→ Stated task
Print out every record exactly as it appears.

□ □ □

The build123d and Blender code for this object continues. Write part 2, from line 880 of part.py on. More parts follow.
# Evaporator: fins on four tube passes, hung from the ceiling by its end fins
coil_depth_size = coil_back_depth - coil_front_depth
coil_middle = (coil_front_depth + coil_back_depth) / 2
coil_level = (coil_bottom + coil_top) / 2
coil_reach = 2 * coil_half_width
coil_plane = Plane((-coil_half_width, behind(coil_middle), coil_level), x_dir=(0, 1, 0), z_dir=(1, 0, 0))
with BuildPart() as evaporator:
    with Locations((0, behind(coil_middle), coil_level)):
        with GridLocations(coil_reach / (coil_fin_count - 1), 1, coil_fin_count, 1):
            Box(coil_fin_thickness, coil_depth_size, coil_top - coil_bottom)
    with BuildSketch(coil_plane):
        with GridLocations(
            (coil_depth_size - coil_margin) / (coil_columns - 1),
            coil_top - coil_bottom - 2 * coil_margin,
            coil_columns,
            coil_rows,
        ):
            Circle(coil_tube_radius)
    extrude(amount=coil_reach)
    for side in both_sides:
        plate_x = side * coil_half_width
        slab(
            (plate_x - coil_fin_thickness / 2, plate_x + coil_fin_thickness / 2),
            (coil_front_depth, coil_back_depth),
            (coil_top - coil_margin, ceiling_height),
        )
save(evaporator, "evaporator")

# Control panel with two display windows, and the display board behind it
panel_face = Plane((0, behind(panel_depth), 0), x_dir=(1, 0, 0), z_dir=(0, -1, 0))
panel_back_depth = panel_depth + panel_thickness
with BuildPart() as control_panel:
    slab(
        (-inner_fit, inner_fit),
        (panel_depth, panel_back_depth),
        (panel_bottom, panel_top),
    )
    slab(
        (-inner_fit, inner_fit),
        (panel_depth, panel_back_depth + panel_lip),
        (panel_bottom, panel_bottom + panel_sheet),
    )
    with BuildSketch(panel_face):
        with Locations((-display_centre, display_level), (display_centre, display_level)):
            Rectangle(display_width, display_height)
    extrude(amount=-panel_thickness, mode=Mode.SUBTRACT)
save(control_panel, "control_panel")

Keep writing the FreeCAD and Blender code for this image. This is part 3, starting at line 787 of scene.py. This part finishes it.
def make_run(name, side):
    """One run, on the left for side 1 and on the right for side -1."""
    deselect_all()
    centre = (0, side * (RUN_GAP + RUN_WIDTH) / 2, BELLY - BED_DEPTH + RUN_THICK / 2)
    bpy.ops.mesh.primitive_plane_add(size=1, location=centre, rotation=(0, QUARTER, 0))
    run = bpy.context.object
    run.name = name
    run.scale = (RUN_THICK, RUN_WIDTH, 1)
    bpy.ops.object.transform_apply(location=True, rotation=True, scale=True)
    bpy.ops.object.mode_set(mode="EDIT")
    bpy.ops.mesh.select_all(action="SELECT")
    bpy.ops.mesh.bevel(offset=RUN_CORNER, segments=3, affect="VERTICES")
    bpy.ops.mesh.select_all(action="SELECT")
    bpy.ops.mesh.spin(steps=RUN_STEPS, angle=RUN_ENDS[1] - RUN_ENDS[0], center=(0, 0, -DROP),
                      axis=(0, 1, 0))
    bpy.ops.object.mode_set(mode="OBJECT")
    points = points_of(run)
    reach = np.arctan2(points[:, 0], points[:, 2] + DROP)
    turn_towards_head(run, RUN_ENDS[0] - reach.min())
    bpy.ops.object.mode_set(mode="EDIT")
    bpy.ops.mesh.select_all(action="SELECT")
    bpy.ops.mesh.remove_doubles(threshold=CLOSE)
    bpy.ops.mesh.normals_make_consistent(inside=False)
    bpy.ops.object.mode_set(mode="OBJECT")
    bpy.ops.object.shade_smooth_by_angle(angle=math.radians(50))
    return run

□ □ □

→ Exercise result
The build123d and Blender code for this object continues. Write part 2, from line 880 of part.py on. More parts follow.
# Evaporator: fins on four tube passes, hung from the ceiling by its end fins
coil_depth_size = coil_back_depth - coil_front_depth
coil_middle = (coil_front_depth + coil_back_depth) / 2
coil_level = (coil_bottom + coil_top) / 2
coil_reach = 2 * coil_half_width
coil_plane = Plane((-coil_half_width, behind(coil_middle), coil_level), x_dir=(0, 1, 0), z_dir=(1, 0, 0))
with BuildPart() as evaporator:
    with Locations((0, behind(coil_middle), coil_level)):
        with GridLocations(coil_reach / (coil_fin_count - 1), 1, coil_fin_count, 1):
            Box(coil_fin_thickness, coil_depth_size, coil_top - coil_bottom)
    with BuildSketch(coil_plane):
        with GridLocations(
            (coil_depth_size - coil_margin) / (coil_columns - 1),
            coil_top - coil_bottom - 2 * coil_margin,
            coil_columns,
            coil_rows,
        ):
            Circle(coil_tube_radius)
    extrude(amount=coil_reach)
    for side in both_sides:
        plate_x = side * coil_half_width
        slab(
            (plate_x - coil_fin_thickness / 2, plate_x + coil_fin_thickness / 2),
            (coil_front_depth, coil_back_depth),
            (coil_top - coil_margin, ceiling_height),
        )
save(evaporator, "evaporator")

# Control panel with two display windows, and the display board behind it
panel_face = Plane((0, behind(panel_depth), 0), x_dir=(1, 0, 0), z_dir=(0, -1, 0))
panel_back_depth = panel_depth + panel_thickness
with BuildPart() as control_panel:
    slab(
        (-inner_fit, inner_fit),
        (panel_depth, panel_back_depth),
        (panel_bottom, panel_top),
    )
    slab(
        (-inner_fit, inner_fit),
        (panel_depth, panel_back_depth + panel_lip),
        (panel_bottom, panel_bottom + panel_sheet),
    )
    with BuildSketch(panel_face):
        with Locations((-display_centre, display_level), (display_centre, display_level)):
            Rectangle(display_width, display_height)
    extrude(amount=-panel_thickness, mode=Mode.SUBTRACT)
save(control_panel, "control_panel")

Keep writing the FreeCAD and Blender code for this image. This is part 3, starting at line 787 of scene.py. This part finishes it.
def make_run(name, side):
    """One run, on the left for side 1 and on the right for side -1."""
    deselect_all()
    centre = (0, side * (RUN_GAP + RUN_WIDTH) / 2, BELLY - BED_DEPTH + RUN_THICK / 2)
    bpy.ops.mesh.primitive_plane_add(size=1, location=centre, rotation=(0, QUARTER, 0))
    run = bpy.context.object
    run.name = name
    run.scale = (RUN_THICK, RUN_WIDTH, 1)
    bpy.ops.object.transform_apply(location=True, rotation=True, scale=True)
    bpy.ops.object.mode_set(mode="EDIT")
    bpy.ops.mesh.select_all(action="SELECT")
    bpy.ops.mesh.bevel(offset=RUN_CORNER, segments=3, affect="VERTICES")
    bpy.ops.mesh.select_all(action="SELECT")
    bpy.ops.mesh.spin(steps=RUN_STEPS, angle=RUN_ENDS[1] - RUN_ENDS[0], center=(0, 0, -DROP),
                      axis=(0, 1, 0))
    bpy.ops.object.mode_set(mode="OBJECT")
    points = points_of(run)
    reach = np.arctan2(points[:, 0], points[:, 2] + DROP)
    turn_towards_head(run, RUN_ENDS[0] - reach.min())
    bpy.ops.object.mode_set(mode="EDIT")
    bpy.ops.mesh.select_all(action="SELECT")
    bpy.ops.mesh.remove_doubles(threshold=CLOSE)
    bpy.ops.mesh.normals_make_consistent(inside=False)
    bpy.ops.object.mode_set(mode="OBJECT")
    bpy.ops.object.shade_smooth_by_angle(angle=math.radians(50))
    return run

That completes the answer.